R. [Landor]: Almost -- yes, perhaps so; but will not the something I shall not know constitute the all-important reservation? To be quite frank with you, and to put the case as it strikes an outside observer, this general claim of depreciation of you must mean something more than the ignorant ill will of the multitude. And it is still pertinent to ask, even after what you have told me, what is the International Society?

Dr. M.: You have only to look at the individuals of which it is composed -- workmen.

R.: Yes, but the soldier need be no exponent of the statecraft that sets him in motion. I know some of your members, and I can believe that they are not of the stuff of which conspirators are made. Besides, a secret shared by a million men would be no secret at all. But what if these were only the instruments in the hands of a bold, and, I hope you will forgive me for adding, not overscrupulous conclave?

Dr. M.: There is nothing to prove.

R.: The last Paris insurrection?

Dr. M.: I demand firstly the proof that there was any plot at all -- that anything happened that was not the legitimate effect of the circumstances of the moment; or the plot granted, I demand the proofs of the participation in it of the International Association.
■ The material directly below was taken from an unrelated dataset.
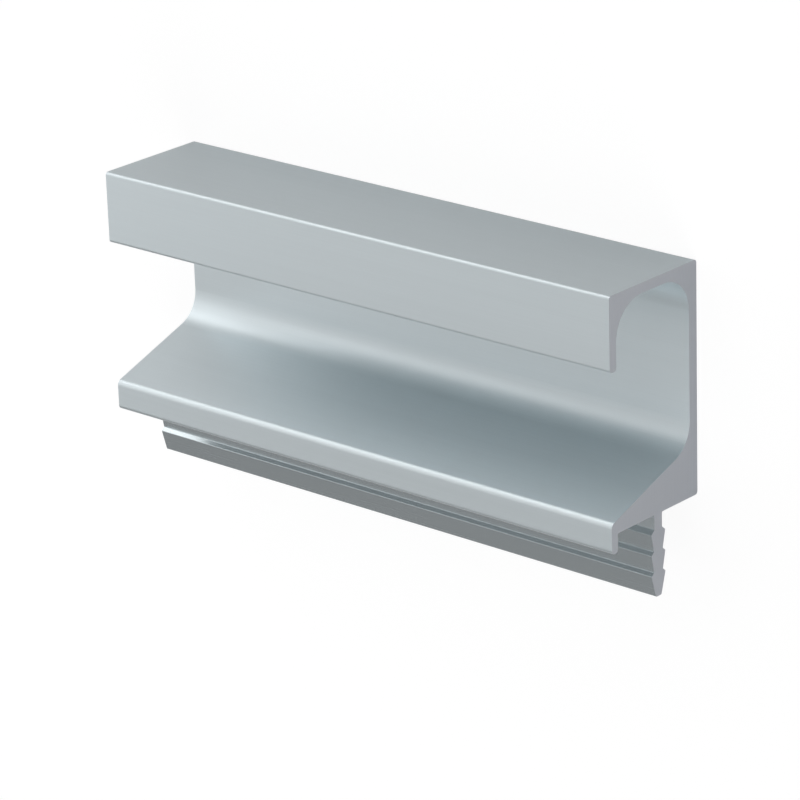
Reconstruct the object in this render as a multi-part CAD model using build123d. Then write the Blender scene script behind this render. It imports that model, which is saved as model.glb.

R.: The presence of the communal body of so many members of the Association.

Dr. M.: Then it was a plot of the Freemasons, too, for their share in the work as individuals was by no means a slight one. I should not be surprised, indeed, to find the Pope setting down the whole insurrection to their account. But try another explanation. The insurrection in Paris was made by the workmen of Paris. The ablest of the workmen must necessarily have been its leaders and administration, but the ablest of the workmen happen also to be members of the International Association. Yet, the Association, as such, may be in no way responsible for their action.

R.: It will seem otherwise to the world. People talk of secret instruction from London, and even grants of money. Can it be affirmed that the alleged openness of the Association's proceedings precludes all secrecy of communication?